30 January 2017
tags: centos lesson learnt the hard way lessons learnt the hard way linux openshift pyinstaller python virtualbox

I was asked to do something about the inefficient process of marking MCQ exam papers. This is my adventure trying to get it to work.

I have written previously about a project where, multiple choice exam papers were marked by an Android app, and the result was sent to the server, where reports can be printed, and marks are tallied. I chose Android to do the bulk of heavy lifting, because I have gotten openCV to work on Android before, and there was not a lot of time to explore other options. However, after a term, the inefficiency of using an Android device is becoming apparent.

  1. Android devices are scarce.
  2. the app is slow and cumbersome (as it needs to process each frame of the camera)
  3. the state of the test paper in real life scenarios not only reduce the resolution, but also distorts the geometry
  4. lighting heavily affects the marking process

So I was asked if I could do something via the scanned PDFs. Scanned PDFs can alleviate all of the above problems.


Writing the program
Writing a program to run on my PC was almost too easy. I explored the possibility of detecting rectangles using canny followed by approxdp. They do not seem to work like I would like them to. Contamination from student writings will drastically affect the ability for the program to detect rectangles. At the end, I went with fixed positions given the size of the test paper. Less reliable if the scan was slanted, but, trade-offs.
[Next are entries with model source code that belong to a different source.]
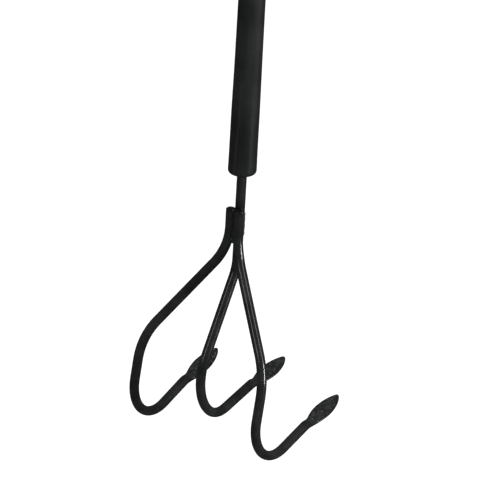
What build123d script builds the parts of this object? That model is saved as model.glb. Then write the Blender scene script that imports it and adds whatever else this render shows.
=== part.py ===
from build123d import *

import os
from math import cos, pi, radians, sin, sqrt

# Three-tine hand cultivator, in millimetres.
# The origin is the centre of the hang hole. +Z runs up the handle and +Y is the way the tines hook.
# A "drop" is a depth below the grip's nose, a "height" is above it, and "back" is towards -Y.

# ---- Driving dimensions: bars and tines ----
rod_d = 8.0
bar_end_chamfer = 0.8
bundle_drop = 28.5           # square-cut tops of the two outer bars
shank_height = 130.0         # top of the middle bar, inside the handle

middle_split_drop = 80.5     # where the middle bar leaves the shank's line
middle_back = 52.5
middle_back_drop = 173.5
middle_heel_back = 19.0
middle_heel_drop = 205.0
middle_leg_length = 50.5
middle_leg_rise = 13.7       # degrees
middle_bend_radii = [30.0, 39.0, 27.0]

outer_split_drop = 62.3      # where the outer bars leave the shank
tine_spread = 59.6           # middle tine to each outer tine
outer_back = 42.0
outer_back_drop = 144.5
outer_heel_back = 58.5
outer_heel_drop = 234.0
outer_bend_radii = [51.0, 62.0, 32.0]

left_leg_length = 85.0       # the outer hooks are bent by hand, so the two sides differ a little
left_leg_rise = 20.2
right_leg_length = 84.0
right_leg_rise = 17.2

# ---- Driving dimensions: forged blades ----
blade_length = 48.5
blade_width = 16.4
blade_thickness = 3.0
blade_tip_thickness = 1.6
blade_taper = 1.85           # higher keeps the leaf wide for longer
blade_tip_roundness = 0.70   # lower makes a blunter tip
blade_widest = 0.53          # share of the blade's length
blade_flattened = 0.25       # share of the blade's length over which the bar is beaten flat
blade_sections = 15
blade_last_section = 0.99    # share of the blade's length, where the tip's small end face is

# ---- Driving dimensions: welds ----
bead_radius = 2.0
bead_stand_off = 2.9         # bead's centre line beyond the line where two bars touch
rear_bead_radius = 1.2
rear_bead_stand_off = 1.6
bead_top_gap = 2.0           # bare groove above each bead
crotch_radius = 5.6
crotch_top_drop = 52.0
crotch_bottom_drop = 57.5
crotch_round = 2.0

# ---- Driving dimensions: grip and handle ----
grip_length = 284.0
grip_nose_d = 23.0
grip_waist_d = 21.5
grip_waist_height = 165.0
grip_end_d = 21.9
grip_nose_round = 3.5
grip_end_round = 0.8
grip_nose_wall = 3.0
tube_d = 17.0
tube_wall = 1.5
bush_flange = 2.5
nose_bush_length = 26.0
upper_bush_length = 22.0
fit_clearance = 0.05         # radial, of each plug in the tube and of the shank in each bore

# ---- Driving dimensions: spring pins ----
pin_d = 4.0
pin_wall = 0.8
pin_slot = 0.9
pin_recess = 0.3             # each end of a pin, inside the tube's outer face
pin_chamfer = 0.3
lower_pin_height = 19.0
upper_pin_inset = 11.0       # below the shank's top

# ---- Driving dimensions: butt cap ----
cap_d = 24.0
cap_plug_length = 20.0
cap_head_height = 24.0
cap_dome_round = 9.0
cap_rim_round = 1.0
cap_flat_width = 18.0        # across the two flats at the hole's mouths
hang_hole_d = 7.0
hang_hole_height = 12.0      # above the grip's end
hang_hole_chamfer = 0.8

# ---- Worked out from the above ----
rod_r = rod_d / 2
blade_set_down = rod_r - blade_thickness / 2   # the flat lies at the bar's underside
tube_bore_r = tube_d / 2 - tube_wall
plug_r = tube_bore_r - fit_clearance
shank_bore_r = rod_r + fit_clearance
nose_z = -(grip_length + hang_hole_height)
grip_end_z = nose_z + grip_length
tube_start_z = nose_z + grip_nose_wall + bush_flange
shank_top_z = nose_z + shank_height
lower_pin_z = nose_z + lower_pin_height
upper_pin_z = shank_top_z - upper_pin_inset
bundle_back = sqrt(3) * rod_r          # three equal bars packed in a triangle
bundle_centre = -bundle_back * 2 / 3


def below_nose(drop):
    """The height of a point this far below the grip's nose."""
    return nose_z - drop


# ---- Tines ----
def blade_half_width(share):
    """Half the blade's width at a share of its length: a leaf, round at the neck and at the tip."""
    if share < blade_widest:
        swell = (1 - cos(pi * share / blade_widest)) / 2
        return rod_r + (blade_width / 2 - rod_r) * swell
    beyond = (share - blade_widest) / (1 - blade_widest)
    return blade_width / 2 * (1 - beyond**blade_taper) ** blade_tip_roundness


def still_round(share):
    """How much of the bar's roundness is left at a share of the blade's length, from 1 to 0."""
    return (1 + cos(pi * min(share / blade_flattened, 1))) / 2


def blade_half_thickness(share):
    """Half the blade's thickness: from the round bar down to the flat, thinner again at the tip."""
    flat = blade_thickness / 2 - (blade_thickness - blade_tip_thickness) / 2 * share
    return flat + (rod_r - flat) * still_round(share)


def forged_blade(root, direction):
    """The flat leaf at the end of a bar, lofted through ellipses from the round section."""
    down = direction.cross(Vector(1, 0, 0)).normalized()
    sections = []
    for number in range(blade_sections):
        share = sin(pi / 2 * number / (blade_sections - 1)) * blade_last_section
        centre = root + direction * (share * blade_length)
        centre += down * (blade_set_down * (1 - still_round(share)))
        half_width = blade_half_width(share)
        half_thickness = min(blade_half_thickness(share), half_width)
        place = Plane(centre, x_dir=(1, 0, 0), z_dir=direction)
        sections.append(place * Ellipse(half_width, half_thickness))
    return loft(sections)


def tine(start, split, back, heel, bend_radii, leg_length, leg_rise):
    """One bar, bent at its split, back and heel, and forged flat at its end."""
    leg_direction = Vector(0, cos(radians(leg_rise)), sin(radians(leg_rise)))
    blade_root = Vector(*heel) + leg_direction * leg_length
    path = FilletPolyline(start, split, back, heel, blade_root, radius=bend_radii)
    section = Plane(path @ 0, z_dir=path % 0) * Circle(rod_r)
    bar = sweep(section, path=path)
    bar = chamfer(bar.edges().group_by(Axis.Z)[-1], bar_end_chamfer)
    return bar + forged_blade(blade_root, leg_direction)


def middle_tine():
    """The shank and the middle tine, which are one bar."""
    return tine(
        start=(0, 0, shank_top_z),
        split=(0, 0, below_nose(middle_split_drop)),
        back=(0, -middle_back, below_nose(middle_back_drop)),
        heel=(0, -middle_heel_back, below_nose(middle_heel_drop)),
        bend_radii=middle_bend_radii,
        leg_length=middle_leg_length,
        leg_rise=middle_leg_rise,
    )


def outer_tine(side, leg_length, leg_rise):
    """A tine that lies against the back of the shank and fans out to one side."""
    return tine(
        start=(side * rod_r, -bundle_back, below_nose(bundle_drop)),
        split=(side * rod_r, -bundle_back, below_nose(outer_split_drop)),
        back=(side * tine_spread, -outer_back, below_nose(outer_back_drop)),
        heel=(side * tine_spread, -outer_heel_back, below_nose(outer_heel_drop)),
        bend_radii=outer_bend_radii,
        leg_length=leg_length,
        leg_rise=leg_rise,
    )


# ---- Welds ----
def groove_bead(touch, outward, radius, stand_off, bars):
    """A bead that runs down the groove between two bars that touch along a line."""
    top = below_nose(bundle_drop + bead_top_gap)
    bottom = below_nose(crotch_top_drop)
    centre = Vector(*touch) + Vector(*outward).normalized() * stand_off
    bead = Pos(centre.X, centre.Y, bottom) * Cylinder(
        radius, top - bottom, align=(Align.CENTER, Align.CENTER, Align.MIN)
    )
    bead = fillet(bead.edges().group_by(Axis.Z)[-1], radius * 0.8)
    return bead - bars


def crotch_weld(bars):
    """The pool of weld that fills the fork where the three bars part."""
    top = below_nose(crotch_top_drop)
    bottom = below_nose(crotch_bottom_drop)
    pool = Pos(0, bundle_centre, bottom) * Cylinder(
        crotch_radius, top - bottom, align=(Align.CENTER, Align.CENTER, Align.MIN)
    )
    pool = fillet(pool.edges().group_by(Axis.Z)[0], crotch_round)
    return pool - bars


# ---- Handle ----
def grip_sleeve():
    """The soft sleeve: a long waisted tube with a closed, rounded nose that the shank passes."""
    nose_r = grip_nose_d / 2
    with BuildSketch(Plane.XZ) as profile:
        with BuildLine():
            outside = ThreePointArc(
                (nose_r, nose_z + grip_nose_round),
                (grip_waist_d / 2, nose_z + grip_waist_height),
                (grip_end_d / 2, grip_end_z - grip_end_round),
            )
            rim = RadiusArc(
                outside @ 1, (grip_end_d / 2 - grip_end_round, grip_end_z), -grip_end_round
            )
            Line(rim @ 1, (tube_d / 2, grip_end_z))
            Line((tube_d / 2, grip_end_z), (tube_d / 2, nose_z + grip_nose_wall))
            Line((tube_d / 2, nose_z + grip_nose_wall), (shank_bore_r, nose_z + grip_nose_wall))
            Line((shank_bore_r, nose_z + grip_nose_wall), (shank_bore_r, nose_z))
            Line((shank_bore_r, nose_z), (nose_r - grip_nose_round, nose_z))
            RadiusArc((nose_r - grip_nose_round, nose_z), outside @ 0, -grip_nose_round)
        make_face()
    return revolve(profile.sketch, Axis.Z)


def cross_hole(height):
    """The hole for a spring pin, straight through the handle along X."""
    return Pos(0, 0, height) * Rot(0, 90, 0) * Cylinder(pin_d / 2, 2 * tube_d)


def handle_tube(holes):
    """The steel tube that stiffens the grip."""
    length = grip_end_z - tube_start_z
    place = Pos(0, 0, tube_start_z)
    upright = (Align.CENTER, Align.CENTER, Align.MIN)
    tube = place * Cylinder(tube_d / 2, length, align=upright)
    return tube - place * Cylinder(tube_bore_r, length, align=upright) - holes


def nose_bush(hole):
    """The flanged plug that centres the shank in the tube's lower end."""
    upright = (Align.CENTER, Align.CENTER, Align.MIN)
    length = bush_flange + nose_bush_length
    plug = Cylinder(plug_r, length, align=upright) + Cylinder(tube_d / 2, bush_flange, align=upright)
    plug -= Cylinder(shank_bore_r, length, align=upright)
    return Pos(0, 0, nose_z + grip_nose_wall) * plug - hole


def upper_bush(hole):
    """The plug that holds the shank's top end in the middle of the tube."""
    hanging = (Align.CENTER, Align.CENTER, Align.MAX)
    plug = Cylinder(plug_r, upper_bush_length, align=hanging)
    plug -= Cylinder(shank_bore_r, upper_bush_length, align=hanging)
    return Pos(0, 0, shank_top_z) * plug - hole


def spring_pin(height):
    """A slotted pin, rolled from strip, that lies along X."""
    length = tube_d - 2 * pin_recess
    pin = Cylinder(pin_d / 2, length)
    pin = chamfer(pin.edges().filter_by(GeomType.CIRCLE), pin_chamfer)
    pin -= Cylinder(pin_d / 2 - pin_wall, length)
    pin -= Pos(pin_d / 2, 0, 0) * Box(pin_d, pin_slot, length)
    return Pos(0, 0, height) * Rot(0, 90, 0) * pin


def butt_cap():
    """The domed end cap, with a plug for the tube and a hang hole from front to back."""
    upright = (Align.CENTER, Align.CENTER, Align.MIN)
    head = Cylinder(cap_d / 2, cap_head_height, align=upright)
    head = fillet(head.edges().group_by(Axis.Z)[-1], cap_dome_round)
    head = fillet(head.edges().group_by(Axis.Z)[0], cap_rim_round)
    for side in (-1, 1):
        shaving = Box(cap_d, cap_d, cap_head_height, align=(Align.CENTER, Align.MIN, Align.MIN))
        if side < 0:
            shaving = Rot(0, 0, 180) * shaving
        flat_start = hang_hole_height - hang_hole_d / 2 - 2 * hang_hole_chamfer
        head -= Pos(0, side * cap_flat_width / 2, flat_start) * shaving
    plug = Cylinder(plug_r, cap_plug_length, align=(Align.CENTER, Align.CENTER, Align.MAX))
    plug = chamfer(plug.edges().group_by(Axis.Z)[0], bar_end_chamfer)
    hole = Rot(90, 0, 0) * Cylinder(hang_hole_d / 2, cap_flat_width)
    mouth = Cone(
        hang_hole_d / 2,
        hang_hole_d / 2 + hang_hole_chamfer,
        hang_hole_chamfer,
        align=(Align.CENTER, Align.CENTER, Align.MAX),
    )
    cap = Pos(0, 0, grip_end_z) * (head + plug) - hole
    for turn in (-90, 90):
        cap -= Rot(turn, 0, 0) * Pos(0, 0, cap_flat_width / 2) * mouth
    return cap


# ---- Build ----
lower_hole = cross_hole(lower_pin_z)
upper_hole = cross_hole(upper_pin_z)
middle_bar = middle_tine() - lower_hole - upper_hole
left_bar = outer_tine(-1, left_leg_length, left_leg_rise)
right_bar = outer_tine(1, right_leg_length, right_leg_rise)

parts = {
    "shank_and_middle_tine": middle_bar,
    "left_tine": left_bar,
    "right_tine": right_bar,
    "weld_crotch": crotch_weld([middle_bar, left_bar, right_bar]),
    "weld_rear": groove_bead(
        (0, -bundle_back), (0, -1), rear_bead_radius, rear_bead_stand_off, [left_bar, right_bar]
    ),
    "grip_sleeve": grip_sleeve(),
    "handle_tube": handle_tube([lower_hole, upper_hole]),
    "nose_bush": nose_bush(lower_hole),
    "upper_bush": upper_bush(upper_hole),
    "lower_spring_pin": spring_pin(lower_pin_z),
    "upper_spring_pin": spring_pin(upper_pin_z),
    "butt_cap": butt_cap(),
}
for name, side, bar in (("weld_left", -1, left_bar), ("weld_right", 1, right_bar)):
    touch = (side * rod_r / 2, -bundle_back / 2)
    outward = (side * bundle_back, rod_r)
    parts[name] = groove_bead(touch, outward, bead_radius, bead_stand_off, [middle_bar, bar])

os.makedirs("parts", exist_ok=True)
for name, shape in parts.items():
    export_step(shape, f"parts/{name}.step")
    print(f"{name}: {shape.volume:.1f} mm3")
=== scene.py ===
"""Looks of the hand cultivator: a shank that is its own middle tine, two tines welded to it, and a soft grip.

Everything is in metres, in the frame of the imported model: the origin is the centre of the hang hole,
+Z runs up the handle and +Y is the way the tines hook. A "drop" is a depth below the grip's nose.
"""
import logging
import math
from dataclasses import dataclass
from enum import Enum

import bmesh
import bpy
import numpy as np
from mathutils import Matrix, Vector


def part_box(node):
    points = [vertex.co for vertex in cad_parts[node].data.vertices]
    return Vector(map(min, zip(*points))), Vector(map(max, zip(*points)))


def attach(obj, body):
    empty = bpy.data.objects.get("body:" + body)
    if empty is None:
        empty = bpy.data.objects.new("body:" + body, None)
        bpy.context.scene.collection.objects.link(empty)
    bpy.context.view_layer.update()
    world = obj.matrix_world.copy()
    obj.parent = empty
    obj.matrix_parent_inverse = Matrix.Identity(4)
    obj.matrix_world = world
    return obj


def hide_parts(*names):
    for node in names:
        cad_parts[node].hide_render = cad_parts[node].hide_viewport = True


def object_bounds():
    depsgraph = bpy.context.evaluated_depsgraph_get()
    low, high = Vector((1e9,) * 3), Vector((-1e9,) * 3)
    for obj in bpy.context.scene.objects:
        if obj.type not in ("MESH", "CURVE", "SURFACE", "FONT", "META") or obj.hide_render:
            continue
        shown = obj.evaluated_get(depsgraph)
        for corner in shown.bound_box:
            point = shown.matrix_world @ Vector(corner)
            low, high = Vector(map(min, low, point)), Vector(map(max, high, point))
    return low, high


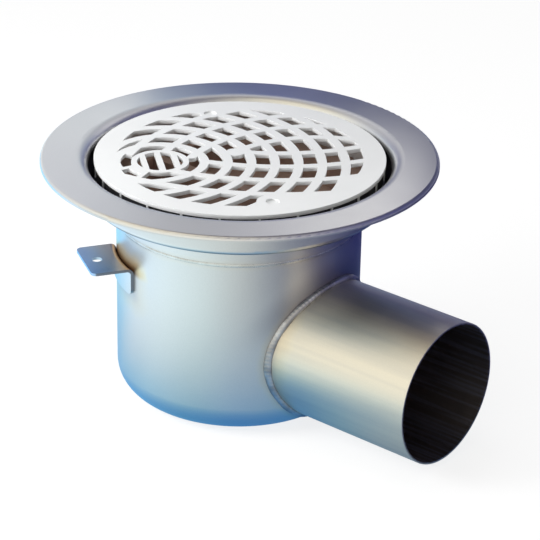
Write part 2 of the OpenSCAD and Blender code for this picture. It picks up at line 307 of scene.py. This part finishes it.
def body_steel(name, roughness, necked=False):
    """Steel of the bowl and the top frame, with heat tint at the welds and the lugs, and painted shade close
    round the top of the pipe's joint. Where it is necked, painted shade also makes a dark line under the neck
    and darkens the gap round the grating."""
    material, make, shader, place = new_material(name)
    x, y, z = split(make, place)
    seam = make.math("ABSOLUTE", make.math("SUBTRACT", z, SEAM_Z * MM))
    colour = use_group(make, "heat_tint", Place=place, Distance=seam, Reach=0.0040,
                       Amount=0.12, Steel=STEEL)["Colour"]
    pipe = pipe_distance(make, place)
    colour = use_group(make, "heat_tint", Place=place, Distance=pipe,
                       Reach=0.0060, Amount=0.35, Steel=colour)["Colour"]
    # Painted shade: close round the pipe's joint the bowl darkens towards dark blue-grey, more so higher up.
    soot = make.math("MULTIPLY", make.smooth(pipe, 0.017, 0.001),
                     make.smooth(z, 0.048, 0.078, 0.0, 0.62))
    colour = make.mix(soot, colour, (0.13, 0.13, 0.19, 1))
    above = make.smooth(z, (LUG_Z - 5.0) * MM, (LUG_Z - 1.5) * MM, 0.25, 0.95)
    for side in (-1, 1):
        colour = use_group(make, "heat_tint", Place=place, Distance=lug_distance(make, place, side),
                           Reach=0.015, Amount=above, Steel=colour)["Colour"]
    if necked:
        # Painted shade: a dark line on the neck's round bottom, outside the bowl's wall and below about the
        # ledge's height.
        low = make.smooth(z, (LEDGE_Z + 0.8) * MM, (LEDGE_Z - 0.5) * MM, 0.0, 0.75)
        outer = make.smooth(make.length(x, y), (BOWL_R + 1.0) * MM, (BOWL_R + 2.0) * MM)
        colour = make.mix(make.math("MULTIPLY", low, outer), colour, (0.17, 0.20, 0.23, 1))
        # Painted shade: the neck's inner wall is darkened in the gap round the grating.
        colour = gap_film(make, place, colour, GRATING_R - 0.2, NECK_IN + 0.4, GRATING_UNDER_Z - 0.5,
                          (0.06, 0.06, 0.07, 1))
    finish_steel(make, shader, place, colour, roughness=roughness)
    return material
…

Making the program run on openshift
Now this is not so easy. I thought, I could just use PyInstaller, freeze the python into a single file,

chmod +x executable && ./executable

Turns out, in order to compile a linux executable, I need to compile in an linux environment. Annoying, but no biggie, I thought. So I downloaded an Ubuntu ISO (which came with python), fired up VirtualBox, installed openCV, installed pyinstaller, made the executable, made sure everything works fine (input, output, etc).

I noticed that upon packing into a Linux executable, the performance took quite a significant hit. But no matter, I uploaded the executable (ELF), to the server, changed the permission, and fired it up, to which, I was greeted with the error:

GLibC 2.14 is needed.

Of course. It was too easy. I checked my system’s glibc version via

ldd –version

turns out to be 2.23. SSH into openshift, its glibc version was 2.12.

At this stage, I have several options:

  1. attempt to recompile the ELF with glibc 2.12.
  2. attempt to update glibc version of openshift/find other hosts that provide glibc version 2.14+

I briefly entertained with the idea, that if I updated python from 2.6 to 2.7 on openshift, it might also update the glibc version. Boy was I wrong.

So I kept the possibility of finding another host at the back of my mind, whilst trying to recompile ELF with glibc 2.12 (or below).


There are quite a few people who ran into similar problems as me. But solutions all seem rather non trivial. Possibly the most straight forward method is to find a legacy distribution of linux, which still sports glibc2.12, and compile the ELF there.

I first tried the latest Fedora. glibc2.23, but supposedly with official support of RH. Didn’t work.

Then, I found CentOS6.x glibc2.12. Bingo, I thought. But pyinstaller would not work. pyinstaller apparently only works with python2.7+. But nuitka may work.

So I installed the prereq’s, installed opencv. Hoping for the best.


Somehow, import cv2 could not find module named cv2. According to this post, I need to copy cv2.so to the working folder of python. But cv2.so does not exist. After much digging, I found this post. Case sensitive, flag is accepted. Now it’s building. Hopefully, this time, it works.


The BUILD_opencv_python flag worked (for opencv2.4.13). Now, nuitka it to an ELF. It sure is taking its sweet time.


nuitka failed to compile, but pyinstaller2.1 worked like a charm… what’s more, the ELF is smaller in size. WIN!